How many of these have you heard of: Express Scripts (by Medco), CVS Health, Prime Therapeutics (by Blue Shield), United Health, Catamaran Corporation?
These are the top five pharmacy benefit managers in the United States.
PBM’s are demand aggregators for insurers, creating local monopsonies for drug manufacturers. They do this so that the insurance payers can have uniformity among their patients about which medications they cover, and so that they can negotiate discounts by playing the drug manufacturers against each other.
In a world where there are patents protecting certain pharmaceutical formulas, the PBMs can still list a set of generics for a certain treatment that might not be the same formula, or even the same type of treatment, but still be clinically approved for a given ailment. In that way, PBM’s yield an extraordinary amount of influence. They are like a “group buying” program that most patients don’t even realize they are a part of. What’s more, PBM’s often interact directly with government, as well. Medicare, one of the biggest payers in the healthcare industry, is perfectly fine with working through intermediaries to negotiate discounts on big pharma. And if it means that the pharmaceutical companies have less negotiating power, because they have a more limited set of buyers, then that saves taxpayers money, so from the government’s standpoint, that’s great! And when the patents expire, prices plummet, because the generic drug manufacturers are competing against each other to get listed as one of the PBM’s “covered drugs”. In this circumstance, the PBM’s can wield even greater authority over how drugs get priced, and what revenue flows to the drug manufacturers.

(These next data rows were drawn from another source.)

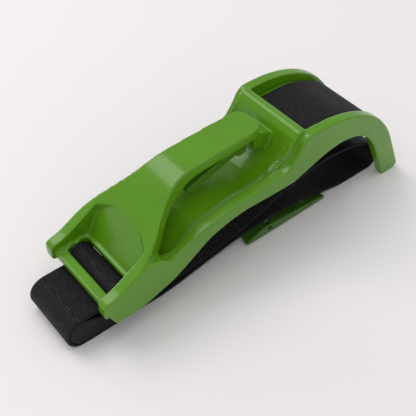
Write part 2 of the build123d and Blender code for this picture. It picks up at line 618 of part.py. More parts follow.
def build_nodes():
    """Every piece by its name."""
    return {
        "frame_body": make_frame_body(),
        "strap_saddle": make_saddle(),
        "saddle_screws": make_saddle_screws(),
        "front_roller": make_roller(),
        "roller_bushes": make_bushes(),
        "roller_washers": make_washers(),
        "roller_axle": rod(ROLLER_X, ROLLER_Z, AXLE_R, -AXLE_HALF, OUTER_HALF - 0.6),
        "guide_core": make_core(),
        "core_screws": make_core_screws(),
        "release_trigger": make_trigger(),
        "trigger_pin": rod(TRIGGER_X, TRIGGER_Z, PIN_R, -TRIGGER_PIN_END, TRIGGER_WIDTH / 2 - 0.2),
        "trigger_spring": Pos(SPRING_FOOT[0], 0, SPRING_FOOT[1]) * coil(3.2, SPRING_WIRE, 5, 1.9),
        "lock_cam": make_cam(),
        "cam_pin": rod(CAM_X, CAM_Z, PIN_R, -CAM_PIN_HALF, CAM_PIN_HALF),
        "cam_spring": turned_coil(CAM_X, CAM_Z, CAM_HIGH, 3.1, 2.6),
        "foot_shoe": make_foot(),
        "foot_pad": make_foot_pad(),
        "foot_rivets": make_rivets(),
        "foot_bracket": make_bracket(),
        "bracket_screws": make_bracket_screws(),
        "foot_pin": rod(FOOT_X, FOOT_Z, FOOT_PIN_R, -14.6, BRACKET_FACE + 1.4),
        "foot_spring": turned_coil(FOOT_X, FOOT_Z, FOOT_FAR + 0.2, 3.2, 2.6),
        "pin_clip": make_pin_clip(),
        "webbing_strap": slab(band(ROUTE, ROUTE_RADII, WEB_T), -WEB_HALF, WEB_HALF),
    }


os.makedirs("parts", exist_ok=True)
place = Pos(-MID_X, 0, 0)
for name, shape in build_nodes().items():
    solids = shape if isinstance(shape, list) else [shape]
    placed = [place * solid for solid in solids]
    result = placed[0] if len(placed) == 1 else Compound(children=placed)
    export_step(result, f"parts/{name}.step")
print("webbing length", round(band(ROUTE, ROUTE_RADII, WEB_T).area / WEB_T, 1))
print("shift", round(MID_X, 3))
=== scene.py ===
"""Looks of a hand tensioner for 50 mm webbing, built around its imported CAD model."""

import logging
import math
from dataclasses import dataclass, field
from enum import Enum
from typing import Sequence

import bmesh
import bpy
import numpy as np
from mathutils import Matrix, Vector


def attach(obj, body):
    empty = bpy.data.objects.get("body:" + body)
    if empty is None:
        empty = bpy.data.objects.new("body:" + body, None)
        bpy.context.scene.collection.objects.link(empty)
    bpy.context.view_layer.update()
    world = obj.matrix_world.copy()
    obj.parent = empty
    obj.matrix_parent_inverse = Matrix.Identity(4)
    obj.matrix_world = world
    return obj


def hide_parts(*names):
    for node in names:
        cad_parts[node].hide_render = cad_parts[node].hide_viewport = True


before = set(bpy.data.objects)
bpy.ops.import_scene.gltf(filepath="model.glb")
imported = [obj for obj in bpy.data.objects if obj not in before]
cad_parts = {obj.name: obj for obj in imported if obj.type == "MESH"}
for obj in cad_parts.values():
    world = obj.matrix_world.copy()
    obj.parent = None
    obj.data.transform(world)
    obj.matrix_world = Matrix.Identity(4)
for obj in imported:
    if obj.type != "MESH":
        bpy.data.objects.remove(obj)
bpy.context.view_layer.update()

log = logging.getLogger("tensioner")

MM = 0.001
STATION_SHIFT = 123.1
Color = tuple[float, float, float]
Place = tuple[float, float, float]
EVEN: Place = (1.0, 1.0, 1.0)
ACROSS = Matrix.Rotation(math.radians(-90), 4, "X")
BLOCK_WIDTH = 6.25
BLOCK_LENGTH = 9.45


def here(x: float, y: float, z: float) -> Vector:
    """Turn a place given in millimetres from the nose window into a point of the shared frame."""
    return Vector(((x - STATION_SHIFT) * MM, y * MM, z * MM))


class Body(Enum):
    """The rigid bodies that pieces ride on."""

    FRAME = "frame"
    TRIGGER = "trigger"
    CAM = "cam"
    FOOT = "foot"


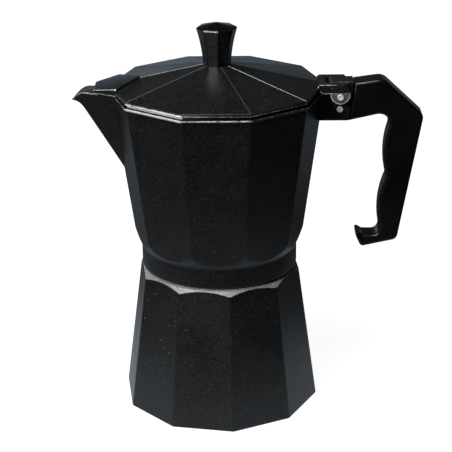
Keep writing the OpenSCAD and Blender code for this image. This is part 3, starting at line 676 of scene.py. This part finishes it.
def makeCollector():
    c, k = collector, bracket
    rimZ, collarZ, mouthZ = spots["rimZ"], spots["collarZ"], spots["neckTop"]
    waistZ = collarZ + c["collarH"] + c["waistH"]
    taper = (c["bodyR"] - c["waistR"]) / (rimZ - waistZ)
    skirtZ = collarZ + c["collarH"] - 2
    skirtR = c["waistR"] - taper * (waistZ - skirtZ)
    bm = facetStack([(skirtR, collarZ), (skirtR, skirtZ), (c["bodyR"], rimZ)])
    softEdges(bm, sharpEdges(bm, 20, lambda e: not level(e)), c["cornerSoft"])
    piece = workPiece("collectorBody", bm, collectorPaint)
    coneOver = 1 + (c["waistR"] - c["collarR"]) / c["waistH"]
    envelope = turnedBody([(0, collarZ), (c["collarR"], collarZ), (c["collarR"], collarZ + c["collarH"]),
                           (c["waistR"] + coneOver - 1, waistZ + 1), (c["bodyR"] + 20, waistZ + 1),
                           (c["bodyR"] + 20, rimZ + 5), (0, rimZ + 5)])
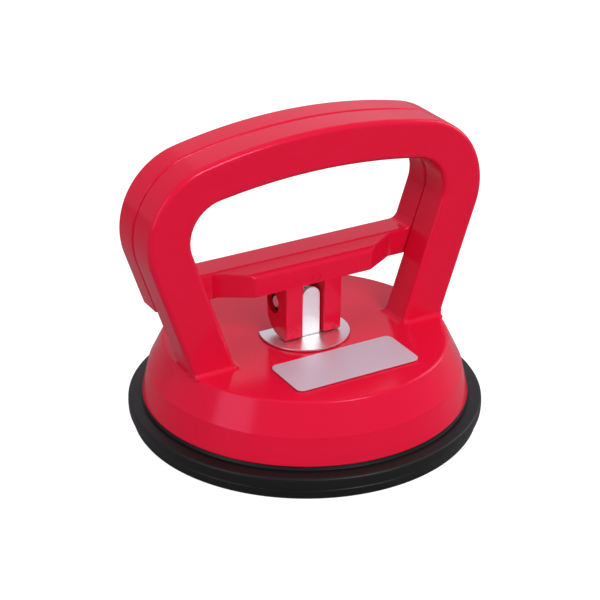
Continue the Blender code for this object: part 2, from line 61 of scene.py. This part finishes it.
lens = bpy.data.cameras.new("camera")
lens.sensor_width = 36.0
lens.lens = 115.28
lens.clip_start = 0.01
camera = bpy.data.objects.new("camera", lens)
scene.collection.objects.link(camera)
camera_place = Vector((-0.28797, -0.49678, 0.32311))
camera_aim = Vector((-0.001517, 0.000873, 0.041444))
camera_roll = math.radians(0.249)
aim = (camera_aim - camera_place).to_track_quat("-Z", "Y").to_matrix().to_4x4()
camera.matrix_world = Matrix.Translation(camera_place) @ aim @ Matrix.Rotation(camera_roll, 4, "Z")
scene.camera = camera


def softbox(name, place, size, power):
    """A rectangular lamp that faces the middle of the part."""
    lamp = bpy.data.lights.new(name, "AREA")
    lamp.shape = "RECTANGLE"
    lamp.size, lamp.size_y = size
    lamp.energy = power
    box = bpy.data.objects.new(name, lamp)
    scene.collection.objects.link(box)
    facing = (Vector((0.0, 0.0, 0.04)) - Vector(place)).to_track_quat("-Z", "Y").to_matrix().to_4x4()
    box.matrix_world = Matrix.Translation(place) @ facing


softbox("overhead_lamp", (0.0, 0.10, 1.10), (0.8, 0.8), 0.65)
softbox("back_lamp", (0.55, 0.95, 0.55), (0.9, 0.5), 0.30)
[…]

The ‘end users’ in the healthcare system, the care providers and their patients, may not realize that when they are, respectively, “checking whether a drug is covered by my insurance” or “choosing which pharmacy to pick my prescription up from” they are participating in a flow of hundreds of billions of dollars that represents a power struggle between insurers and drug manufacturers. Caremark, the PBM that CVS owns, did over $70B in net revenue in 2013. Yes, you read that right. The other PBMs in the top-five are between $50B and $100B in annual revenue as well. If the power of these PBM’s derives from their ability to aggregate ‘end users’ and create an efficient database and coordination network among them, is it any surprise, then, that CVS is the biggest health company in the country? The consumer brand matters.
(Thank you to Gregory Rockson of mpharma.co for introducing this world to me. So interesting.)